Requirement: Search the material for "Blender" and show all lines that contain it.

Scripts that build objects:
::::::::::
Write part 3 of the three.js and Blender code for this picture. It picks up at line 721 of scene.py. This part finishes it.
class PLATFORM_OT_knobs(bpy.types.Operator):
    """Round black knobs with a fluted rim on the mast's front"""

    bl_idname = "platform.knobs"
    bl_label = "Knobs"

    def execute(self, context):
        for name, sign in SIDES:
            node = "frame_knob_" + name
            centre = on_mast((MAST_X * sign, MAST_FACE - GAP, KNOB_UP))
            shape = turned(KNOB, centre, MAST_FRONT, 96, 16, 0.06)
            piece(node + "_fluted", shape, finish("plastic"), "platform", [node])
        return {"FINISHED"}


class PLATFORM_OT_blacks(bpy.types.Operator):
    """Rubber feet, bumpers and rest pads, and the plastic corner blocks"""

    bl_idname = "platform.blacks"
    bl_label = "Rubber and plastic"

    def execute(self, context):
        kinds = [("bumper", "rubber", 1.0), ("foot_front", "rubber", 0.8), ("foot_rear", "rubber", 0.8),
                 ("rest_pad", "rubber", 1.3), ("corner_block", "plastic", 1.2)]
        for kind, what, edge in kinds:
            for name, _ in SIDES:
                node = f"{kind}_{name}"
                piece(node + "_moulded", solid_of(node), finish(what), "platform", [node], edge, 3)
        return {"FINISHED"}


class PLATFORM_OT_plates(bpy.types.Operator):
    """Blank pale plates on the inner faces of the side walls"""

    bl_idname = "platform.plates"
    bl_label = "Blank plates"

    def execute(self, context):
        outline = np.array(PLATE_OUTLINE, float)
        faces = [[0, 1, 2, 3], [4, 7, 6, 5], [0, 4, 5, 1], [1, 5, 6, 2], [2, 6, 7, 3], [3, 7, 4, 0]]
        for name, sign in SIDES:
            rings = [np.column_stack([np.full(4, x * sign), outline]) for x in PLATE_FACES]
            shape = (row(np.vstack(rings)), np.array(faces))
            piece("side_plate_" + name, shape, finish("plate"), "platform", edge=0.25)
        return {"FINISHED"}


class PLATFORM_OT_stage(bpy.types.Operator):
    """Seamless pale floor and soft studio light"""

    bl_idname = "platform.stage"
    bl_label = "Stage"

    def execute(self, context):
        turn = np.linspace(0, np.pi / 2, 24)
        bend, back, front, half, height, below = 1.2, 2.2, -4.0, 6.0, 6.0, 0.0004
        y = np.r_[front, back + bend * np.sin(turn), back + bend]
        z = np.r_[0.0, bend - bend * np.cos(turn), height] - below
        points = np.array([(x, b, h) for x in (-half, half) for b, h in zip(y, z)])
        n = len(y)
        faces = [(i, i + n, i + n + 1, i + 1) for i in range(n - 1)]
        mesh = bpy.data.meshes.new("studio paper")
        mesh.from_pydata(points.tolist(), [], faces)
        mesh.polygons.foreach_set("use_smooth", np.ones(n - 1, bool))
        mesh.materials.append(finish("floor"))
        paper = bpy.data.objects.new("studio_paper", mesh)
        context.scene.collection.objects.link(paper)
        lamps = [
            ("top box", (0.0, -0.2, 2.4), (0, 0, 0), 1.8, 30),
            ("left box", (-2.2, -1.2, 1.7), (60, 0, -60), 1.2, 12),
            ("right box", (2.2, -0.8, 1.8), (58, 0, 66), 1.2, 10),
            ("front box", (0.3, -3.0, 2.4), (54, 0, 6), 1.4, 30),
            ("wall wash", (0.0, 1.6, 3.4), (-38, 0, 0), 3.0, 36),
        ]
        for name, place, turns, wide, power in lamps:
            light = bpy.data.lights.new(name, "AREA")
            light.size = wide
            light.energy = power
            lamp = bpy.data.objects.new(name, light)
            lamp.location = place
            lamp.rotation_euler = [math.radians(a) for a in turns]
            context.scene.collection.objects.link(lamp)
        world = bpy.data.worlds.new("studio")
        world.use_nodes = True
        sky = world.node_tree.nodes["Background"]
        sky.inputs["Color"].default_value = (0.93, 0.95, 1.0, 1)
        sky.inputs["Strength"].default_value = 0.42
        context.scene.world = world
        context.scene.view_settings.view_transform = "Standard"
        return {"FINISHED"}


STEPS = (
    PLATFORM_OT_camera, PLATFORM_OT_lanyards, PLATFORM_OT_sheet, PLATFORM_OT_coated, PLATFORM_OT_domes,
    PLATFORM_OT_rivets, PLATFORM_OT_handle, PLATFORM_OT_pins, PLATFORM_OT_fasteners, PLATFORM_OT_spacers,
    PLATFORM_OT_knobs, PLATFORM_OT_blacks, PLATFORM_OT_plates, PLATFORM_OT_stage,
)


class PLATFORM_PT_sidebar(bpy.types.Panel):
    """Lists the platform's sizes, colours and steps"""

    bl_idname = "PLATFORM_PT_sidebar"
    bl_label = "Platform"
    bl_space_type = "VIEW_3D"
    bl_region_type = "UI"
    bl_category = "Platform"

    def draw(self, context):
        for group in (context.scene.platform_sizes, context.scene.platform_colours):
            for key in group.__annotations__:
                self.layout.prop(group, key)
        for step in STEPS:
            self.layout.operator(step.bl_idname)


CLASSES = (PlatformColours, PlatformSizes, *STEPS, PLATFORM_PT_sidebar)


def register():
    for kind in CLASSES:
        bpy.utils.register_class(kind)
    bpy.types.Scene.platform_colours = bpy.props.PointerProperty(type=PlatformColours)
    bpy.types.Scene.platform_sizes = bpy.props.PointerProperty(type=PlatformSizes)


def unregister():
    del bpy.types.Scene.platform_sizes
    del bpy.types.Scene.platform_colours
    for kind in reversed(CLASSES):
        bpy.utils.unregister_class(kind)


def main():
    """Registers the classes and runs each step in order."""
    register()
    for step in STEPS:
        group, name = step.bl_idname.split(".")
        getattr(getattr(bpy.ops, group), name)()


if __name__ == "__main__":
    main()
::::::::::
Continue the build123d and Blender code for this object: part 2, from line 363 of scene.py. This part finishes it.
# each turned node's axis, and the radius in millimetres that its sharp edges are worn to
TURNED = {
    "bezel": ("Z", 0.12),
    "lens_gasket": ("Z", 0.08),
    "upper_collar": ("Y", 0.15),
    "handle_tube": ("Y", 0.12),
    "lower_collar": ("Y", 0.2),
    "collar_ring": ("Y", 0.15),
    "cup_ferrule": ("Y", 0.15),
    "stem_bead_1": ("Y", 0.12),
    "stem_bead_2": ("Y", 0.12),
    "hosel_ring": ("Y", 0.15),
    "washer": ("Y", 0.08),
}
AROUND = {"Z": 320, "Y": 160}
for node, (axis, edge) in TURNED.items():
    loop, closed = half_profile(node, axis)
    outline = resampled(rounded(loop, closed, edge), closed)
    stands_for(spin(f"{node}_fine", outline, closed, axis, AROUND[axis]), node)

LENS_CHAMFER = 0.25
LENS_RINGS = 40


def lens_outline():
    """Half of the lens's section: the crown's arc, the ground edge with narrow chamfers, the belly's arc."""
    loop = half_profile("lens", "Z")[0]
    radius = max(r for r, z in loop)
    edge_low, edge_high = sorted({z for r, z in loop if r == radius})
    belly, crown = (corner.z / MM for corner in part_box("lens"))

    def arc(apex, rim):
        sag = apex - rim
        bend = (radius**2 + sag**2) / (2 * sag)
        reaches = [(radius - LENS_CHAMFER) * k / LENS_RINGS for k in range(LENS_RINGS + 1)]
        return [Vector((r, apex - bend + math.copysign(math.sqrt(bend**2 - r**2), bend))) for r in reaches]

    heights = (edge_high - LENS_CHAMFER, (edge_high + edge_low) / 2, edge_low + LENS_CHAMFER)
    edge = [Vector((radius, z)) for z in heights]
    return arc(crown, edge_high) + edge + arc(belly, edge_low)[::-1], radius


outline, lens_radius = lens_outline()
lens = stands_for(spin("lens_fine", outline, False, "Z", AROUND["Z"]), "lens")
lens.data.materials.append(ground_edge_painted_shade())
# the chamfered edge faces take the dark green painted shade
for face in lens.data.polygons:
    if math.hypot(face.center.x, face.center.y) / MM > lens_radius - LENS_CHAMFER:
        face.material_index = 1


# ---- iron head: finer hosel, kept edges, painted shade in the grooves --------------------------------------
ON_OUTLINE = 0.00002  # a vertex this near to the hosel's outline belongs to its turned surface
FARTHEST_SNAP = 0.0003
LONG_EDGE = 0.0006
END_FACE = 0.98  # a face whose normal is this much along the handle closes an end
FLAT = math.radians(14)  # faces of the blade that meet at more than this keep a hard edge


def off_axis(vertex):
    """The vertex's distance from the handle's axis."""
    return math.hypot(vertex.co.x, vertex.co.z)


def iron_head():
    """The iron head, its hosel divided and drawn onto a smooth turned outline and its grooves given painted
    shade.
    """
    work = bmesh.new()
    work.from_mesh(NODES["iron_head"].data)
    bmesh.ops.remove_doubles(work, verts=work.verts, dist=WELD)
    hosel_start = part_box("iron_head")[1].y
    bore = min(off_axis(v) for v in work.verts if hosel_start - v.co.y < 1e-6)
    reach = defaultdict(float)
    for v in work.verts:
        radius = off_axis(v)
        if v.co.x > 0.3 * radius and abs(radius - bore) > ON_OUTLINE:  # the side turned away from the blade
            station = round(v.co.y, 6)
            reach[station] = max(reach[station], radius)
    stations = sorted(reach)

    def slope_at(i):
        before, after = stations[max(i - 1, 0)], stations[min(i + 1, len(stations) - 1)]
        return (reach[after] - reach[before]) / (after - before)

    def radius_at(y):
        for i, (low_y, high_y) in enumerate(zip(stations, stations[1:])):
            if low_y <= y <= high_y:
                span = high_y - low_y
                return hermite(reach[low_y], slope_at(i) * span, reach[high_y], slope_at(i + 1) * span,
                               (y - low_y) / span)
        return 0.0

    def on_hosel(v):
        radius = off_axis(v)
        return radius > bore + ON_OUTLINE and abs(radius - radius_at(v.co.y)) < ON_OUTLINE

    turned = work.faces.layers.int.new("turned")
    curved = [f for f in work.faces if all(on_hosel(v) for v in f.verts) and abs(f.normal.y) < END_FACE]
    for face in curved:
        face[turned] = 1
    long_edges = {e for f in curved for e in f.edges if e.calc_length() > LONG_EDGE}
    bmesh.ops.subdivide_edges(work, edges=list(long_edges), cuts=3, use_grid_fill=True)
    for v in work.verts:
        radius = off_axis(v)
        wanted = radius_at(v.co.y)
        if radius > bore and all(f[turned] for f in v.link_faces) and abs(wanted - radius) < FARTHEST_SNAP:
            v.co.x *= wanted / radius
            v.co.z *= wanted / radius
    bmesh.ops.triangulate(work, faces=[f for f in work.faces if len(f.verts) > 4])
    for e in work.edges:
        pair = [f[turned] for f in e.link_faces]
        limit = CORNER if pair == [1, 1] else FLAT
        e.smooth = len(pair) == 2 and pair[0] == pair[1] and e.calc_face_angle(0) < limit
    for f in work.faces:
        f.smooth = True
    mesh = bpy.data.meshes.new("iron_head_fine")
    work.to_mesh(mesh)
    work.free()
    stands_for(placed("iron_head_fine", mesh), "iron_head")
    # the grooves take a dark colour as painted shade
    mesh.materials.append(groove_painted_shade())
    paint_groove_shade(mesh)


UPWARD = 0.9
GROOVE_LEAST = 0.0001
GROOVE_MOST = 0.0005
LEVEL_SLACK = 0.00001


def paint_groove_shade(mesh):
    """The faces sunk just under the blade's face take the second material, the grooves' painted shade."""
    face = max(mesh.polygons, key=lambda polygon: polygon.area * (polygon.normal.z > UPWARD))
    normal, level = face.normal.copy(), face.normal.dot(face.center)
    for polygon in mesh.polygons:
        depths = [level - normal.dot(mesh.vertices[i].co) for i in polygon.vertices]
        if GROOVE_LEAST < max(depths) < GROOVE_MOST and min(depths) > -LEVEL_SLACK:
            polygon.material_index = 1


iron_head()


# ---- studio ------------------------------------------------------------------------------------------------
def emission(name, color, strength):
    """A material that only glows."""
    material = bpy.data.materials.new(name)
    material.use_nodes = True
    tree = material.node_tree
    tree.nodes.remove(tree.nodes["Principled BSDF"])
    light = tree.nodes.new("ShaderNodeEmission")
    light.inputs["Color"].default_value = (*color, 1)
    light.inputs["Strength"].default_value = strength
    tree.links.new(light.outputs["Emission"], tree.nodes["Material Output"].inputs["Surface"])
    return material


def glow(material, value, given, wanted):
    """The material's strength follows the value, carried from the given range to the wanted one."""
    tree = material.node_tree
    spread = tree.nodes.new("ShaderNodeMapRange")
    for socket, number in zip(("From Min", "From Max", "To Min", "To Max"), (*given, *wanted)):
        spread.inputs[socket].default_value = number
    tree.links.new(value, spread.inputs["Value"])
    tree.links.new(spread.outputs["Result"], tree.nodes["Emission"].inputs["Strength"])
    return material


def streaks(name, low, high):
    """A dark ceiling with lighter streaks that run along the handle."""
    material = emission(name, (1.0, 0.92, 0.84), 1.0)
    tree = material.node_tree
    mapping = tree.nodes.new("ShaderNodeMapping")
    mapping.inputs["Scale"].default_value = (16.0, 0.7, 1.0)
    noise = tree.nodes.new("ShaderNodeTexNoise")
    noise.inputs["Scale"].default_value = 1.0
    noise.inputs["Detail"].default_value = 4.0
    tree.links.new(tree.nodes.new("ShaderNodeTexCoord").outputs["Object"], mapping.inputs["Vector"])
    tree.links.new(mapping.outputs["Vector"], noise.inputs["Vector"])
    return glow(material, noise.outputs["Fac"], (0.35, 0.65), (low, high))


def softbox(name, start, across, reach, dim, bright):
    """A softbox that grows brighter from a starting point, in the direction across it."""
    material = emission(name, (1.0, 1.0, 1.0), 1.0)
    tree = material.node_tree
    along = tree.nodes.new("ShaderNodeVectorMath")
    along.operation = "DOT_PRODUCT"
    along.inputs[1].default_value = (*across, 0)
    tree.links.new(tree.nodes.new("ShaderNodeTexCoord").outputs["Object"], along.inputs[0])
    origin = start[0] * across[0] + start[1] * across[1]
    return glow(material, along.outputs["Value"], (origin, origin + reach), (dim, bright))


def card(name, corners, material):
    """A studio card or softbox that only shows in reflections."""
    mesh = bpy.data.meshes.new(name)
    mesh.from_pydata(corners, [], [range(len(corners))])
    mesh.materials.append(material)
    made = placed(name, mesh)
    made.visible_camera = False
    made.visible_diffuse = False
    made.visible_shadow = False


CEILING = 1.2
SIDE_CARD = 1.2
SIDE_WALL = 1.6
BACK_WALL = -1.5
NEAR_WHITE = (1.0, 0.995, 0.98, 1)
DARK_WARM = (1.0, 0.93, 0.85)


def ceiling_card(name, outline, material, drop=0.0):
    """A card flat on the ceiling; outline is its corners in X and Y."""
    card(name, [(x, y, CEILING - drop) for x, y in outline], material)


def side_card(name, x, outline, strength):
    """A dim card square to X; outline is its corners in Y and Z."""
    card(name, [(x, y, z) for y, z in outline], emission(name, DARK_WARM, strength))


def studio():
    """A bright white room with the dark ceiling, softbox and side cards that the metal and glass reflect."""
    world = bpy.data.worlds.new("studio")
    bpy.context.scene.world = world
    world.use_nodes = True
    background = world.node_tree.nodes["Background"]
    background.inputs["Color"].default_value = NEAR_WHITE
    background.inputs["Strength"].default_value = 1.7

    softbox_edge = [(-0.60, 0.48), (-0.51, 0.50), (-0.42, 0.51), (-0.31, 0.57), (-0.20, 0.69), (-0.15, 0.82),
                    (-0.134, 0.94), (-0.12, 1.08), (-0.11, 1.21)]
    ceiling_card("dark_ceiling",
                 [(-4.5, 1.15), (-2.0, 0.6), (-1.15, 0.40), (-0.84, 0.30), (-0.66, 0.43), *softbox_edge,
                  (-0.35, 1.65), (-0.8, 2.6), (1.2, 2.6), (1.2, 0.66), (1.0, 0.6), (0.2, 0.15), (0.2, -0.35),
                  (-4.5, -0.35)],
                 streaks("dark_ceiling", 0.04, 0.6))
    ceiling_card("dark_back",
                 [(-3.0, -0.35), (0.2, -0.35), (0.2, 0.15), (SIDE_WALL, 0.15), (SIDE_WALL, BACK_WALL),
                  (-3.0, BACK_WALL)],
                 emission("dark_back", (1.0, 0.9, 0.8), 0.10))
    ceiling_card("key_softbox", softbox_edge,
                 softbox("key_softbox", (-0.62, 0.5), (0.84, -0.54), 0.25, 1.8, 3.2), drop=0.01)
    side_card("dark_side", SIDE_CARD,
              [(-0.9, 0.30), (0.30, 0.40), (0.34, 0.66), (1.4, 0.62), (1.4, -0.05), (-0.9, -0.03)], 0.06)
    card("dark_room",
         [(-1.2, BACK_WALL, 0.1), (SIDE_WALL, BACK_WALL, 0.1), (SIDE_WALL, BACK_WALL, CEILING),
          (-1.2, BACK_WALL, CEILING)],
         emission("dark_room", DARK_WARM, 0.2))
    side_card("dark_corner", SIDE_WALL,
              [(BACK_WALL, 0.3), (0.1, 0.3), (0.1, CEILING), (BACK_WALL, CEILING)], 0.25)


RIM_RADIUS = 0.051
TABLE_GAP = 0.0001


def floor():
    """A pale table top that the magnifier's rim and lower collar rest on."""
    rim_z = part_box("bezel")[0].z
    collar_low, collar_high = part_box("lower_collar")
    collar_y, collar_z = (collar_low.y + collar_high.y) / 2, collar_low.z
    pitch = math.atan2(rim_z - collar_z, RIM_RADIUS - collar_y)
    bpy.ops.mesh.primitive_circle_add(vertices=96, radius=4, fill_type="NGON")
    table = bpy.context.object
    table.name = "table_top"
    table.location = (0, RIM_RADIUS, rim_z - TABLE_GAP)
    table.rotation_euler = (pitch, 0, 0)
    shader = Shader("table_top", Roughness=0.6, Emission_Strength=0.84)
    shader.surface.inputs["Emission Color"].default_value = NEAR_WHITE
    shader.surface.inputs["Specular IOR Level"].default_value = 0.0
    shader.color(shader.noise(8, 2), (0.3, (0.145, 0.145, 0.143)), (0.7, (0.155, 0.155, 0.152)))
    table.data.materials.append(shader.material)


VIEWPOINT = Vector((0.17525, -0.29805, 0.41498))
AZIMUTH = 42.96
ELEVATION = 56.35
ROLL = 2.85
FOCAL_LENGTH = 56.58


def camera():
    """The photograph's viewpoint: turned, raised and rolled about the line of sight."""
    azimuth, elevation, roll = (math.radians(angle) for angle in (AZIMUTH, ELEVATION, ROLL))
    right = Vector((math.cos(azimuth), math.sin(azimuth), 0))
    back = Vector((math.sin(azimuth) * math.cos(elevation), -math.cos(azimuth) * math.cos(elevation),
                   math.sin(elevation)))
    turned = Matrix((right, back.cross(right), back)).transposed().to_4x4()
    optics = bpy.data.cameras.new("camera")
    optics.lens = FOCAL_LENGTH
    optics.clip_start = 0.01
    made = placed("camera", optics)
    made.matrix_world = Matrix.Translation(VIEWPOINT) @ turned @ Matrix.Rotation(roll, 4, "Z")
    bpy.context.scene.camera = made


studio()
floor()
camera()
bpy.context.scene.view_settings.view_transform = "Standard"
::::::::::
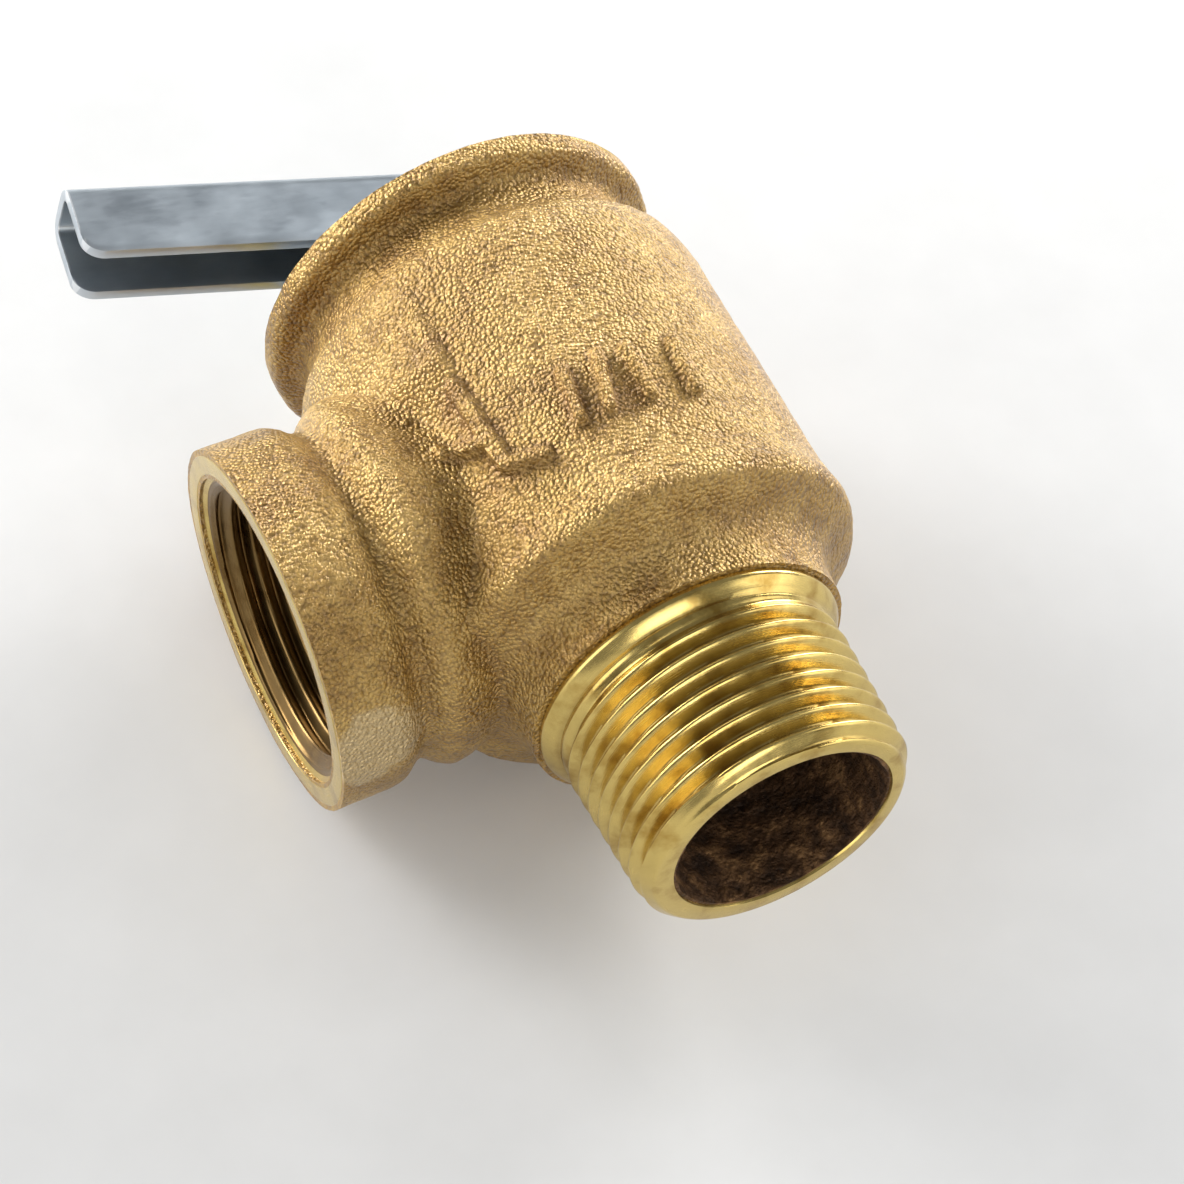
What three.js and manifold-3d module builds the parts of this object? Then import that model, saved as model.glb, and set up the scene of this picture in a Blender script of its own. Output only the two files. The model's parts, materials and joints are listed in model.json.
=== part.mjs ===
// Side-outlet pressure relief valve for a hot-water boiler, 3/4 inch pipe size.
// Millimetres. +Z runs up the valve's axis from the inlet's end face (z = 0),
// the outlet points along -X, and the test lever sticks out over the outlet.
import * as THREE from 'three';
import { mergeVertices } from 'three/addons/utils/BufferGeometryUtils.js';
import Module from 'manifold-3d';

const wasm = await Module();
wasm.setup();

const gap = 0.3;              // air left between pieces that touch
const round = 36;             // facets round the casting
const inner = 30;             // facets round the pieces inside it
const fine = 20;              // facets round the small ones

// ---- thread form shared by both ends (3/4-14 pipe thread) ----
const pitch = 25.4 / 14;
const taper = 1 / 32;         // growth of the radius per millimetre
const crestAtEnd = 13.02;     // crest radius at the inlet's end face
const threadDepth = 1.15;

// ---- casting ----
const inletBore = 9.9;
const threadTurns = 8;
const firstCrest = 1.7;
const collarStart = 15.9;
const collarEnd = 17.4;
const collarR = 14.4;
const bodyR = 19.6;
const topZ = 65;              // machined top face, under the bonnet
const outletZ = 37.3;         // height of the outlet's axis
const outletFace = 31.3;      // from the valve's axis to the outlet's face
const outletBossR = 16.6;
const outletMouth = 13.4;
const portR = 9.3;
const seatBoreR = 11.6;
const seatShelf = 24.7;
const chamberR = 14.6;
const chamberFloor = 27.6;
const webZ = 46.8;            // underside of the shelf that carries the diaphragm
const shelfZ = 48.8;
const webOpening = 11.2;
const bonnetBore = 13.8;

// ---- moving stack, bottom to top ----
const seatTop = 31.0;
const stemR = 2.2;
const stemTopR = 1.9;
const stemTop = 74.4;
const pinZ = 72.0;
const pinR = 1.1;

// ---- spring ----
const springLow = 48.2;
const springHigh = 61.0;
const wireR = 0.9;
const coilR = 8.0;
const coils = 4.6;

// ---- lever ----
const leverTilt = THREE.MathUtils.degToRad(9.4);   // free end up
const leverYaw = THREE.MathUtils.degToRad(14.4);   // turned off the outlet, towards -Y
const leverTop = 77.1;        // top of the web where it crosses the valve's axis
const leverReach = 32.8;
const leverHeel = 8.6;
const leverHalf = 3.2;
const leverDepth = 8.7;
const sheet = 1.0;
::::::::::
Output below:
Write part 3 of the three.js and Blender code for this picture. It picks up at line 721 of scene.py. This part finishes it.
Continue the build123d and Blender code for this object: part 2, from line 363 of scene.py. This part finishes it.
What three.js and manifold-3d module builds the parts of this object? Then import that model, saved as model.glb, and set up the scene of this picture in a Blender script of its own. Output only the two files. The model's parts, materials and joints are listed in model.json.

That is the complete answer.